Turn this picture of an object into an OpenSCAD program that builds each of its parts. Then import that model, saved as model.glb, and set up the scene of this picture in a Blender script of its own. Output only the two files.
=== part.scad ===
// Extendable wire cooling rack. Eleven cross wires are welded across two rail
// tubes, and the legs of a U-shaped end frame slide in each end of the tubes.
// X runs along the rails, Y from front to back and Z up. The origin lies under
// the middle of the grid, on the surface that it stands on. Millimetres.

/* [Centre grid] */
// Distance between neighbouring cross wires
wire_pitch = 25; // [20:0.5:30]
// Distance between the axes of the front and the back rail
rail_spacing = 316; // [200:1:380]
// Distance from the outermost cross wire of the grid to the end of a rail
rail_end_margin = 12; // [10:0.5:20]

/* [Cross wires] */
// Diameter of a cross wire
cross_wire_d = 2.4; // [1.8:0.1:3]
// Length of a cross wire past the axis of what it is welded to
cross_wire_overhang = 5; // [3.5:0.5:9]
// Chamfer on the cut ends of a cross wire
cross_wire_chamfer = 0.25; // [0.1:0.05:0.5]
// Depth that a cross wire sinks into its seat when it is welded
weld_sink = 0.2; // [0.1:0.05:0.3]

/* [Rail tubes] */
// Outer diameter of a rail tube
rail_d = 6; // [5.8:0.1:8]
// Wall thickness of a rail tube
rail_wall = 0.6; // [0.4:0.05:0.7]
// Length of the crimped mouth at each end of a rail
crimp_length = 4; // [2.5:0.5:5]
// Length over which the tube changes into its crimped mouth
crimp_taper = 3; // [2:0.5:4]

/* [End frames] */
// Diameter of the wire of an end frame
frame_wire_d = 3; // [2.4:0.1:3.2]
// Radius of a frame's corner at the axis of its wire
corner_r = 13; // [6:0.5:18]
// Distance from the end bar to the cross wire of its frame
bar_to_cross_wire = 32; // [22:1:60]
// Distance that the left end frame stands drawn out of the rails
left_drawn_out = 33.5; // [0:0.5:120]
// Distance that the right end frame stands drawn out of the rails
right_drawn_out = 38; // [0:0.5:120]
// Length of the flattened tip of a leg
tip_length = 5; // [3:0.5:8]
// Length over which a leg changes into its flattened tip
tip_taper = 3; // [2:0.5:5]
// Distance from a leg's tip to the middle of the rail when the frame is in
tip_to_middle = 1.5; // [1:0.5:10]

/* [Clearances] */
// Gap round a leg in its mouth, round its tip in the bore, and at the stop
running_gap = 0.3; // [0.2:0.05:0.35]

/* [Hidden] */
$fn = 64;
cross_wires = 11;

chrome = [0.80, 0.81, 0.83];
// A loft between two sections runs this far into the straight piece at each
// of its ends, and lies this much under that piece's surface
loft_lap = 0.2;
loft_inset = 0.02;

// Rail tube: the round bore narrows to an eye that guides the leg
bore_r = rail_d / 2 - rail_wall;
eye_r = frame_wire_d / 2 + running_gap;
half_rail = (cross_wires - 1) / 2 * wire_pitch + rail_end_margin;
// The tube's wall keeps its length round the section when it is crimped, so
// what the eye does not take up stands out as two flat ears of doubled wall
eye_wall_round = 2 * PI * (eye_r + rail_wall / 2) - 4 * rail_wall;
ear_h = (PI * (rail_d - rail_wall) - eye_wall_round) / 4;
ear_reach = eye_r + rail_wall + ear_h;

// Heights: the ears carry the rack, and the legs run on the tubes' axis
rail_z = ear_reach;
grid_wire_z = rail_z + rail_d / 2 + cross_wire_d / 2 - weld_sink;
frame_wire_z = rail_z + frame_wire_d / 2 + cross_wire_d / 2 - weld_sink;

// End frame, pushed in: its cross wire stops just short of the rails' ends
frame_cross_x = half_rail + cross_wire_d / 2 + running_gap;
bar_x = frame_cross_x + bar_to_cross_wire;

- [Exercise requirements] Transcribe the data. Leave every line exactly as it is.

- [Finished task]
Turn this picture of an object into an OpenSCAD program that builds each of its parts. Then import that model, saved as model.glb, and set up the scene of this picture in a Blender script of its own. Output only the two files.
=== part.scad ===
// Extendable wire cooling rack. Eleven cross wires are welded across two rail
// tubes, and the legs of a U-shaped end frame slide in each end of the tubes.
// X runs along the rails, Y from front to back and Z up. The origin lies under
// the middle of the grid, on the surface that it stands on. Millimetres.

/* [Centre grid] */
// Distance between neighbouring cross wires
wire_pitch = 25; // [20:0.5:30]
// Distance between the axes of the front and the back rail
rail_spacing = 316; // [200:1:380]
// Distance from the outermost cross wire of the grid to the end of a rail
rail_end_margin = 12; // [10:0.5:20]

/* [Cross wires] */
// Diameter of a cross wire
cross_wire_d = 2.4; // [1.8:0.1:3]
// Length of a cross wire past the axis of what it is welded to
cross_wire_overhang = 5; // [3.5:0.5:9]
// Chamfer on the cut ends of a cross wire
cross_wire_chamfer = 0.25; // [0.1:0.05:0.5]
// Depth that a cross wire sinks into its seat when it is welded
weld_sink = 0.2; // [0.1:0.05:0.3]

/* [Rail tubes] */
// Outer diameter of a rail tube
rail_d = 6; // [5.8:0.1:8]
// Wall thickness of a rail tube
rail_wall = 0.6; // [0.4:0.05:0.7]
// Length of the crimped mouth at each end of a rail
crimp_length = 4; // [2.5:0.5:5]
// Length over which the tube changes into its crimped mouth
crimp_taper = 3; // [2:0.5:4]

/* [End frames] */
// Diameter of the wire of an end frame
frame_wire_d = 3; // [2.4:0.1:3.2]
// Radius of a frame's corner at the axis of its wire
corner_r = 13; // [6:0.5:18]
// Distance from the end bar to the cross wire of its frame
bar_to_cross_wire = 32; // [22:1:60]
// Distance that the left end frame stands drawn out of the rails
left_drawn_out = 33.5; // [0:0.5:120]
// Distance that the right end frame stands drawn out of the rails
right_drawn_out = 38; // [0:0.5:120]
// Length of the flattened tip of a leg
tip_length = 5; // [3:0.5:8]
// Length over which a leg changes into its flattened tip
tip_taper = 3; // [2:0.5:5]
// Distance from a leg's tip to the middle of the rail when the frame is in
tip_to_middle = 1.5; // [1:0.5:10]

/* [Clearances] */
// Gap round a leg in its mouth, round its tip in the bore, and at the stop
running_gap = 0.3; // [0.2:0.05:0.35]

/* [Hidden] */
$fn = 64;
cross_wires = 11;

chrome = [0.80, 0.81, 0.83];
// A loft between two sections runs this far into the straight piece at each
// of its ends, and lies this much under that piece's surface
loft_lap = 0.2;
loft_inset = 0.02;

// Rail tube: the round bore narrows to an eye that guides the leg
bore_r = rail_d / 2 - rail_wall;
eye_r = frame_wire_d / 2 + running_gap;
half_rail = (cross_wires - 1) / 2 * wire_pitch + rail_end_margin;
// The tube's wall keeps its length round the section when it is crimped, so
// what the eye does not take up stands out as two flat ears of doubled wall
eye_wall_round = 2 * PI * (eye_r + rail_wall / 2) - 4 * rail_wall;
ear_h = (PI * (rail_d - rail_wall) - eye_wall_round) / 4;
ear_reach = eye_r + rail_wall + ear_h;

// Heights: the ears carry the rack, and the legs run on the tubes' axis
rail_z = ear_reach;
grid_wire_z = rail_z + rail_d / 2 + cross_wire_d / 2 - weld_sink;
frame_wire_z = rail_z + frame_wire_d / 2 + cross_wire_d / 2 - weld_sink;

// End frame, pushed in: its cross wire stops just short of the rails' ends
frame_cross_x = half_rail + cross_wire_d / 2 + running_gap;
bar_x = frame_cross_x + bar_to_cross_wire;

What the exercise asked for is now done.